>> Start

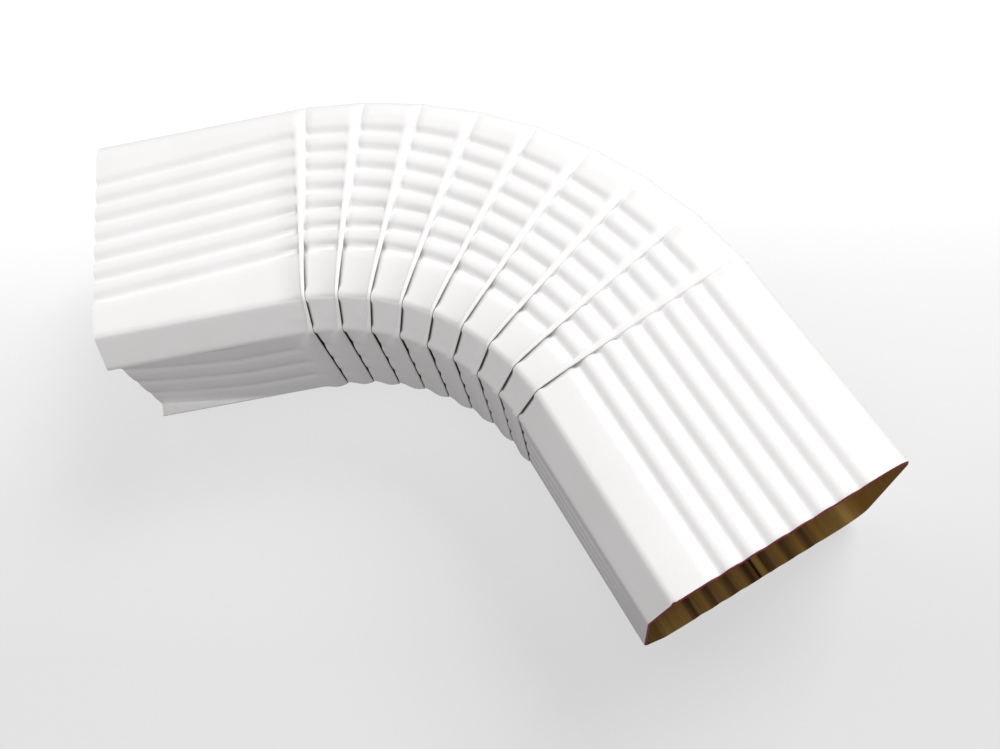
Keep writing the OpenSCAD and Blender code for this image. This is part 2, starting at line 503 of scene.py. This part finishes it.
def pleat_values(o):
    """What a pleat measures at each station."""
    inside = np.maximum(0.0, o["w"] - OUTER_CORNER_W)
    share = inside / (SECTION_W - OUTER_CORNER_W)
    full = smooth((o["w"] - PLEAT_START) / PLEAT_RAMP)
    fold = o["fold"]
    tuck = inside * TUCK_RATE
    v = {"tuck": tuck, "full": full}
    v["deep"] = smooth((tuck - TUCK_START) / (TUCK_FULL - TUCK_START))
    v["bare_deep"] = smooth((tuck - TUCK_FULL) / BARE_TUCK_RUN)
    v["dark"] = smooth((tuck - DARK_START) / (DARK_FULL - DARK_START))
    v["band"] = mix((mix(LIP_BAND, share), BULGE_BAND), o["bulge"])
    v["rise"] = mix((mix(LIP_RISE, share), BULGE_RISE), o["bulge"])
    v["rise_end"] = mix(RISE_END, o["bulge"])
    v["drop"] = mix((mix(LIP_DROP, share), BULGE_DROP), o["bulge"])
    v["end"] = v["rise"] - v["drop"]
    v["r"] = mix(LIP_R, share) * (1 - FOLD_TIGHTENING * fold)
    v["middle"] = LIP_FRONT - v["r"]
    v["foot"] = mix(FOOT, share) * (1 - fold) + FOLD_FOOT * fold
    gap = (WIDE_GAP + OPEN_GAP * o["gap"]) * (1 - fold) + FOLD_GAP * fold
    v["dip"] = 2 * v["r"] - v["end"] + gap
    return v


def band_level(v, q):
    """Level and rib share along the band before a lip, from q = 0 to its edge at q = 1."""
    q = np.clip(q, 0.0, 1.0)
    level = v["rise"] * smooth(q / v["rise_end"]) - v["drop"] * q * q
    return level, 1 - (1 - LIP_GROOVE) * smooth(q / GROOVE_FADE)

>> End

Required work ->
Each line of the listing should be echoed back exactly.

Result for this exercise ->
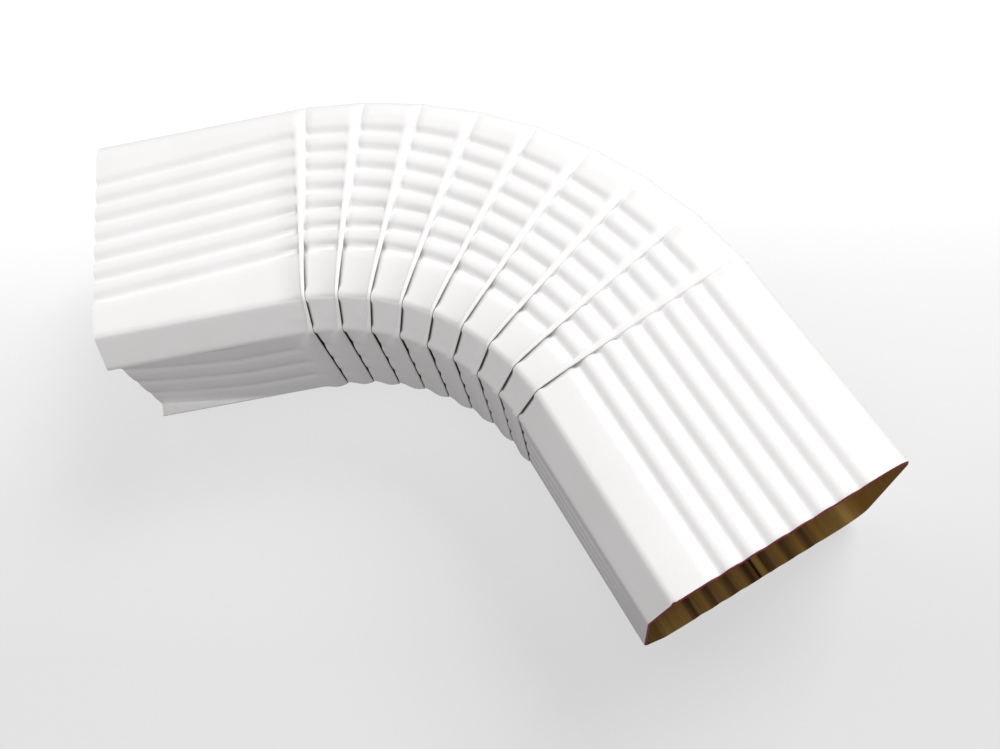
Keep writing the OpenSCAD and Blender code for this image. This is part 2, starting at line 503 of scene.py. This part finishes it.
def pleat_values(o):
    """What a pleat measures at each station."""
    inside = np.maximum(0.0, o["w"] - OUTER_CORNER_W)
    share = inside / (SECTION_W - OUTER_CORNER_W)
    full = smooth((o["w"] - PLEAT_START) / PLEAT_RAMP)
    fold = o["fold"]
    tuck = inside * TUCK_RATE
    v = {"tuck": tuck, "full": full}
    v["deep"] = smooth((tuck - TUCK_START) / (TUCK_FULL - TUCK_START))
    v["bare_deep"] = smooth((tuck - TUCK_FULL) / BARE_TUCK_RUN)
    v["dark"] = smooth((tuck - DARK_START) / (DARK_FULL - DARK_START))
    v["band"] = mix((mix(LIP_BAND, share), BULGE_BAND), o["bulge"])
    v["rise"] = mix((mix(LIP_RISE, share), BULGE_RISE), o["bulge"])
    v["rise_end"] = mix(RISE_END, o["bulge"])
    v["drop"] = mix((mix(LIP_DROP, share), BULGE_DROP), o["bulge"])
    v["end"] = v["rise"] - v["drop"]
    v["r"] = mix(LIP_R, share) * (1 - FOLD_TIGHTENING * fold)
    v["middle"] = LIP_FRONT - v["r"]
    v["foot"] = mix(FOOT, share) * (1 - fold) + FOLD_FOOT * fold
    gap = (WIDE_GAP + OPEN_GAP * o["gap"]) * (1 - fold) + FOLD_GAP * fold
    v["dip"] = 2 * v["r"] - v["end"] + gap
    return v


def band_level(v, q):
    """Level and rib share along the band before a lip, from q = 0 to its edge at q = 1."""
    q = np.clip(q, 0.0, 1.0)
    level = v["rise"] * smooth(q / v["rise_end"]) - v["drop"] * q * q
    return level, 1 - (1 - LIP_GROOVE) * smooth(q / GROOVE_FADE)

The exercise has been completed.